I would like to think our state has moved to a more digestible version of entrepreneurialism, but it is clear that many still don’t accept the way wealth is generated here.

The vitriol thrown at the likes of Andrew Forrest and Gina Rinehart is appalling. They have made something from nothing, and built or are building massive businesses effectively from scratch. 

No matter what advantages they have had in breeding, family business training or inheritance, they have built something significant.

Mr Forrest’s achievements are well known. Mrs Rinehart’s are, in relative terms, just emerging, notwithstanding the estimated value of her potential forward earnings, which is frequently cited as her total wealth as if it was sitting in piles of cash in the bank.

In fact, the value of these entrepreneurs can be seen in the recent announcements by the Roy Hill joint venture in which Mrs Rinehart’s Hancock Prospecting is the dominant shareholder.

Last week, Roy Hill announced it had appointed labour group Skilled to start finding the 8,000 workers required to construct the $9 billion project.

This ought to be taken in the context of the iron ore rivals Rio Tinto and BHP Billiton signalling that they are scaling down expansion plans.

While these mining majors have all the forecasting power and managerial expertise any business could hope for, they are run by managers, not entrepreneurs.

That is why Mrs Rinehart has received the big gong two years running at politically incorrect mining convention, Diggers & Dealers.

It reminds me of a line by Mark Barnaba, a WA Business News 40under40 winner and one of the state’s more entrepreneurial business professionals. 

“It’s like having bacon and eggs,” he said (or words to that effect) in a speech marking a major milestone at a company he had founded, and later sold.

“The chicken is involved but the pig’s committed.”

Entrepreneurs tend to be deeply committed to their ideas. Sometimes that commitment is blind to reality but, in many cases, success is achieved only because they would not let the idea go.

That commitment is not always merely financial or necessarily just involving business – this deep attachment to their idea emanates from a need to do something original. It extends to politics, the arts, science and philanthropy, which is why awards such as 40under40 and EoY recognise social entrepreneurs.

Unlike most of the population, entrepreneurs are not happy to sit back and let things happen.

Left-wing commentator David Marr inadvertently summed up a key element of entrepreneurship on the ABC’s Q&A on May 28, in an infamous program in which Mrs Rinehart’s legal battle with her children was a key subject of the panel’s unrestrained black humour and vitriol.  

“… as I understand it, behind it all lies this towering ambition to fund, in her own right, to get up this immense iron ore mine and for that she seems to be willing to appear as greedy as all get out.”

Mr Marr, of course, was being disdainful of this “towering ambition” in his appraisal of the situation.

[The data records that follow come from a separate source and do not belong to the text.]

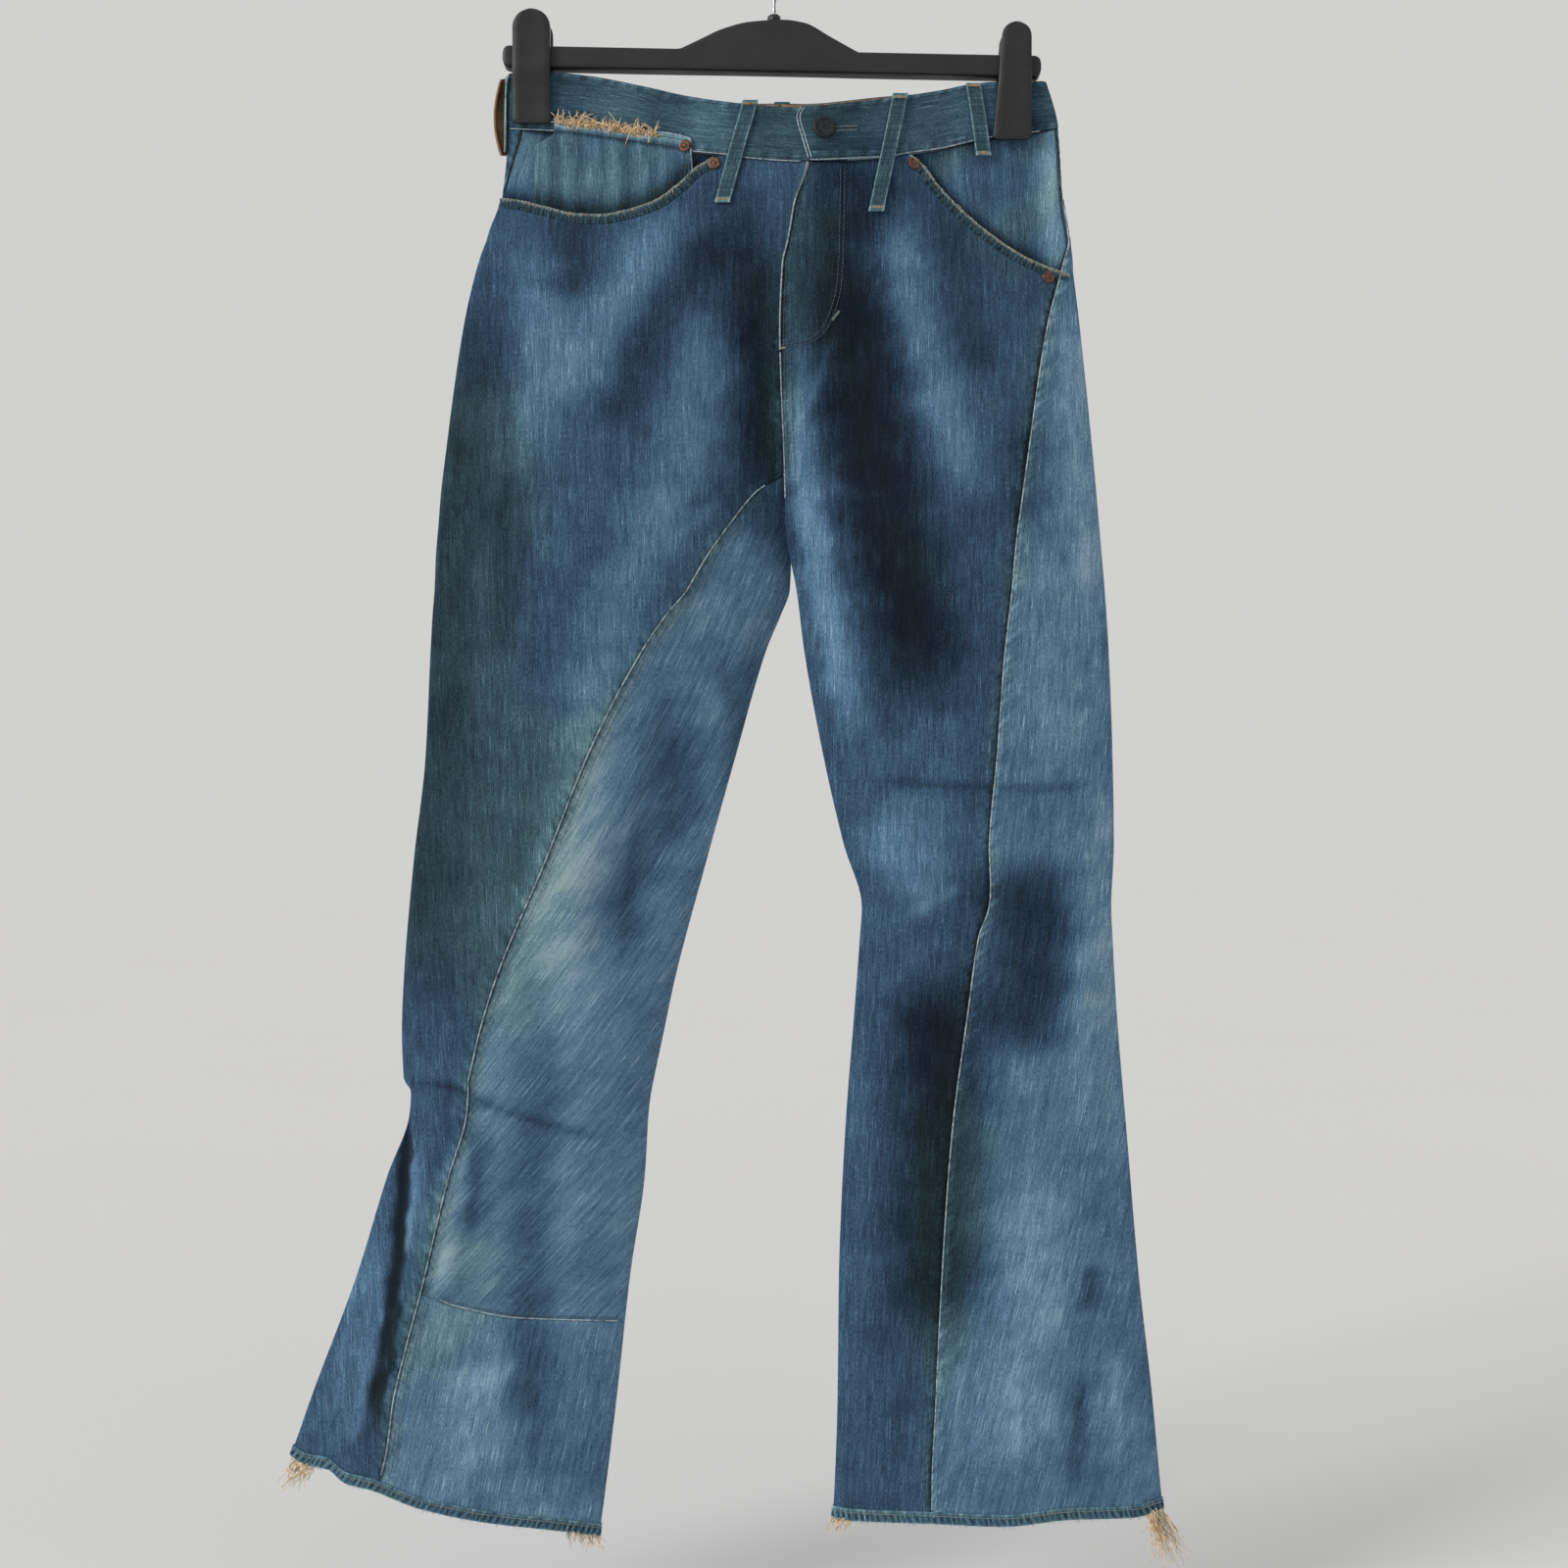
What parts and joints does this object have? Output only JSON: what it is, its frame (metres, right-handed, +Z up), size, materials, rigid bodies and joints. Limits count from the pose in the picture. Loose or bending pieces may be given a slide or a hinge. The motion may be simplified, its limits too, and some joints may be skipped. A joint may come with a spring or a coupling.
{
  "type": "jeans on a clip hanger",
  "caption": "Faded five-pocket denim jeans that hang flat by the waist from a plain bar hanger with spring clips and a wire hook.",
  "frame": {"origin": "inside top of the hanger's hook, where a rail bears", "axes": "+Z up, +X towards the wearer's left, +Y from the front of the garment to its back"},
  "size_m": [0.6951, 0.0732, 1.2386],
  "materials": {
    "denim": "washed cotton twill, faded along the folds",
    "leather": "dull, bare",
    "dark_metal": "dark, satin",
    "copper": "aged copper",
    "thread": "loose frayed yarn",
    "plastic": "black, satin",
    "steel": "bright wire"
  },
  "bodies": {
    "root": {"front_panel_right": "denim", "front_panel_left": "denim", "back_panel_right": "denim", "back_panel_left": "denim", "hem_panel_right": "denim", "yoke_right": "denim", "yoke_left": "denim", "waistband": "denim", "pocket_facing_right": "denim", "pocket_facing_left": "denim", "coin_pocket": "denim", "back_pocket_right": "denim", "back_pocket_left": "denim", "belt_loop_front_right": "denim", "belt_loop_front_left": "denim", "belt_loop_side_right": "denim", "belt_loop_side_left": "denim", "belt_loop_back": "denim", "leather_patch": "leather", "waist_button": "dark_metal", "rivet_1": "copper", "rivet_2": "copper", "rivet_3": "copper", "rivet_4": "copper", "fray_right_outer": "thread", "fray_right_inner": "thread", "fray_left_inner": "thread", "fray_left_outer": "thread", "hanger_bar": "plastic", "hanger_boss": "plastic", "hanger_hook": "steel", "clip_right_front": "plastic", "clip_right_back": "plastic", "clip_left_front": "plastic", "clip_left_back": "plastic"}
  },
  "joints": []
}
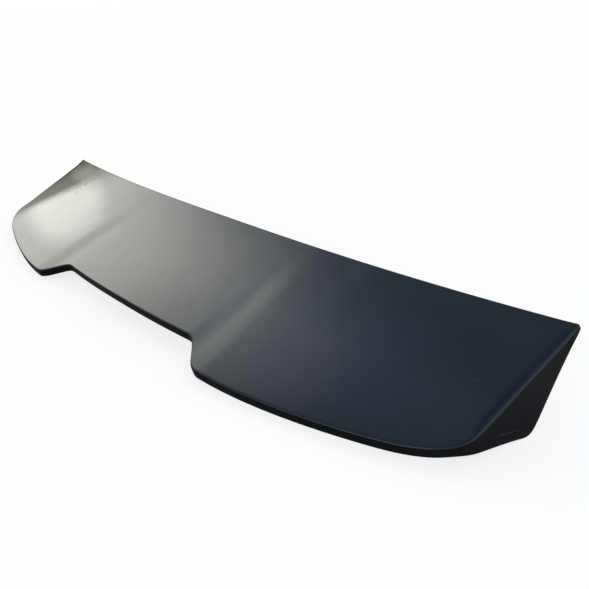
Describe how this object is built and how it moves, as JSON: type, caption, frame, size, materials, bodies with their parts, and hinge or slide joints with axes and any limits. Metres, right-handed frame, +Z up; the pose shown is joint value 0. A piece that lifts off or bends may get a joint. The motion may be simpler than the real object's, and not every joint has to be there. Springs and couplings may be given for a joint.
{
  "type": "roof spoiler",
  "caption": "Moulded black roof spoiler: a wide bowed skin with a recessed middle in its rear edge, rounded lobes and folded-down side faces.",
  "frame": {"origin": "middle of the span and of the depth, on the surface the part stands on", "axes": "+X along the span to the right, +Y forwards to the leading edge, +Z up"},
  "size_m": [1.2012, 0.2818, 0.1077],
  "materials": {
    "body": "satin gloss black"
  },
  "bodies": {
    "root": {"spoiler": "body"}
  },
  "joints": []
}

Mrs Rinehart’s legal battle is certainly a nasty affair, but it is hard to find any family without some element of dysfunction. This one just involves a few billion dollars and an attentive media.

Ambition is not the problem here. There is nothing wrong with wanting to take an idea from nothing to something, especially when everyone says you can’t do it, or even tries to thwart you. Are Olympic athletes any different? Do we mock them for their towering ambition? 

The great leaps forward by humanity were not led by the meek acting in consensus. No matter how softly their image makers paint them, business icons like Steve Jobs from Apple and Richard Branson of Virgin were single minded in their pursuit of what they believed would work. Does it matter whether their ambition was to make money or just prove how right they were (of which money becomes the scorecard)? 

They had towering ambitions, and people love them. Why is their ambition acceptable? Maybe it is because you can hold an iPhone or Virgin mobile, while a lump of iron ore is just too many steps removed from popular imagination. Maybe hot air ballooning is just good PR.

Facebook hero Mark Zuckerberg dudded his university business partners. Did his towering ambition make him greedy to want the whole thing?

Who knows what the real rationale was for Mr Branson to take on the established music industry, Mr Jobs to tackle mobile telephony, or Mr Zuckerberg to rewrite the manual on social media, the fact is many people believe they have benefitted from the results.

I’d suggest the same thing could be happening in iron ore.

Mrs Rinehart’s ambition to build a mine just as the big boys are battening down the hatches might be commercial folly, or great timing. Whatever the case it is her money and those of her partners prepared to ride along.

Perhaps trying to develop a project when everyone else is stopping will reduce the capital expenditure. 

Nevertheless, it is a good sign for WA that someone wants to keep building when most others are easing back. In economic terms it would be called stimulus; not in the form of handouts but real spending on jobs with a productive outcome.

Could it be that entrepreneurship is the key ingredient to keeping WA’s head above water? If we look back at all those towering ambitions, like Mrs Rinehart’s father Lang Hancock, and even some of the political leaders we have had at crucial times of the state’s development, perhaps it is not about the individual wealth generated but about the creation of something from nothing – leaving a legacy that allows the rest of us to live more comfortably than we otherwise would.

Or, to return to the statistics, maybe we are 40 per cent better off as a result.